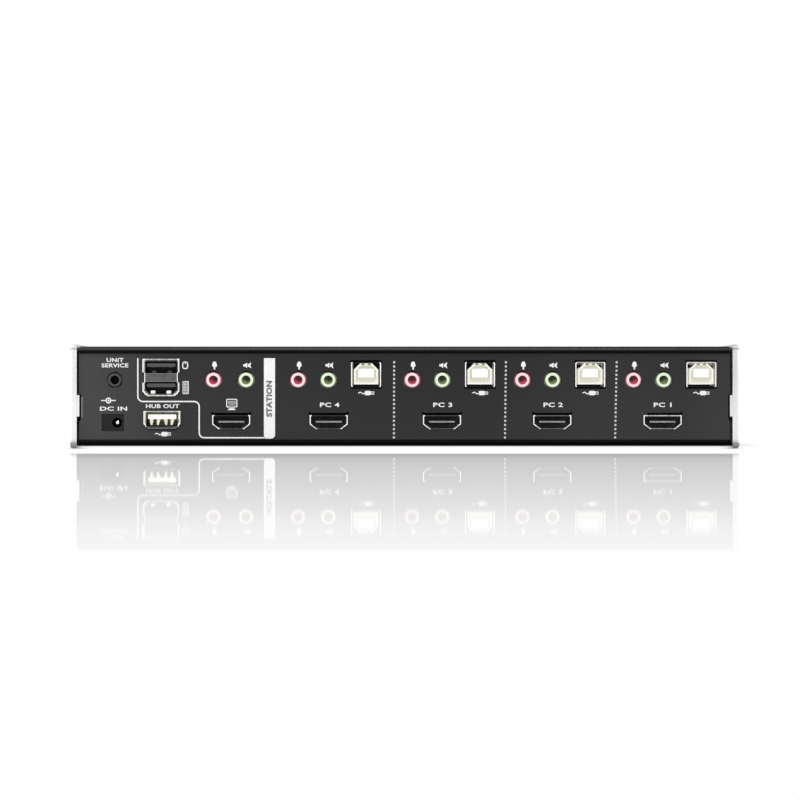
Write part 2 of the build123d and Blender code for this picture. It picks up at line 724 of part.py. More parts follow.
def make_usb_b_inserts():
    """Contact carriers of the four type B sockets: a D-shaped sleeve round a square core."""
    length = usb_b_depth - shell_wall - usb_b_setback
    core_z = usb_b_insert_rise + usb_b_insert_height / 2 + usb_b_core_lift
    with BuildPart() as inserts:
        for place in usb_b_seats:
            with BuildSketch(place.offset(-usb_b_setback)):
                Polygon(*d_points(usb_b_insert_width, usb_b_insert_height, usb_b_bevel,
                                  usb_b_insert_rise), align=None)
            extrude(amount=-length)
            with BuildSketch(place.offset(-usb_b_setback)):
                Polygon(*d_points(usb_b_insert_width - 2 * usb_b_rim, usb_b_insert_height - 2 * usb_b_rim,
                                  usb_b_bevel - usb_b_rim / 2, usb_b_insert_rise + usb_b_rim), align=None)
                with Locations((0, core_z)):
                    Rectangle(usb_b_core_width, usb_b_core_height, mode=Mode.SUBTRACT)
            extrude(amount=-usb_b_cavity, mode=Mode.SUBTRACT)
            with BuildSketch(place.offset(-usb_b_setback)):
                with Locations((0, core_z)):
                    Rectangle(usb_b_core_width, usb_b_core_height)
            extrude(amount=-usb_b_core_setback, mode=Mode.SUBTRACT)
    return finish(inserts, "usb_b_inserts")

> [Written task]
Every line of the data above should be copied exactly.

> [The output]
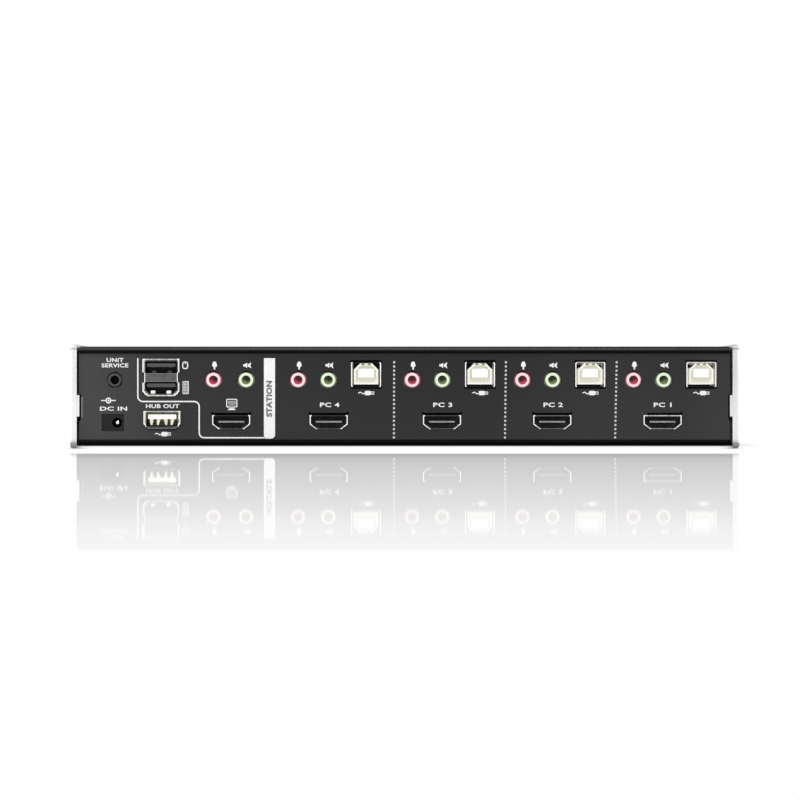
Write part 2 of the build123d and Blender code for this picture. It picks up at line 724 of part.py. More parts follow.
def make_usb_b_inserts():
    """Contact carriers of the four type B sockets: a D-shaped sleeve round a square core."""
    length = usb_b_depth - shell_wall - usb_b_setback
    core_z = usb_b_insert_rise + usb_b_insert_height / 2 + usb_b_core_lift
    with BuildPart() as inserts:
        for place in usb_b_seats:
            with BuildSketch(place.offset(-usb_b_setback)):
                Polygon(*d_points(usb_b_insert_width, usb_b_insert_height, usb_b_bevel,
                                  usb_b_insert_rise), align=None)
            extrude(amount=-length)
            with BuildSketch(place.offset(-usb_b_setback)):
                Polygon(*d_points(usb_b_insert_width - 2 * usb_b_rim, usb_b_insert_height - 2 * usb_b_rim,
                                  usb_b_bevel - usb_b_rim / 2, usb_b_insert_rise + usb_b_rim), align=None)
                with Locations((0, core_z)):
                    Rectangle(usb_b_core_width, usb_b_core_height, mode=Mode.SUBTRACT)
            extrude(amount=-usb_b_cavity, mode=Mode.SUBTRACT)
            with BuildSketch(place.offset(-usb_b_setback)):
                with Locations((0, core_z)):
                    Rectangle(usb_b_core_width, usb_b_core_height)
            extrude(amount=-usb_b_core_setback, mode=Mode.SUBTRACT)
    return finish(inserts, "usb_b_inserts")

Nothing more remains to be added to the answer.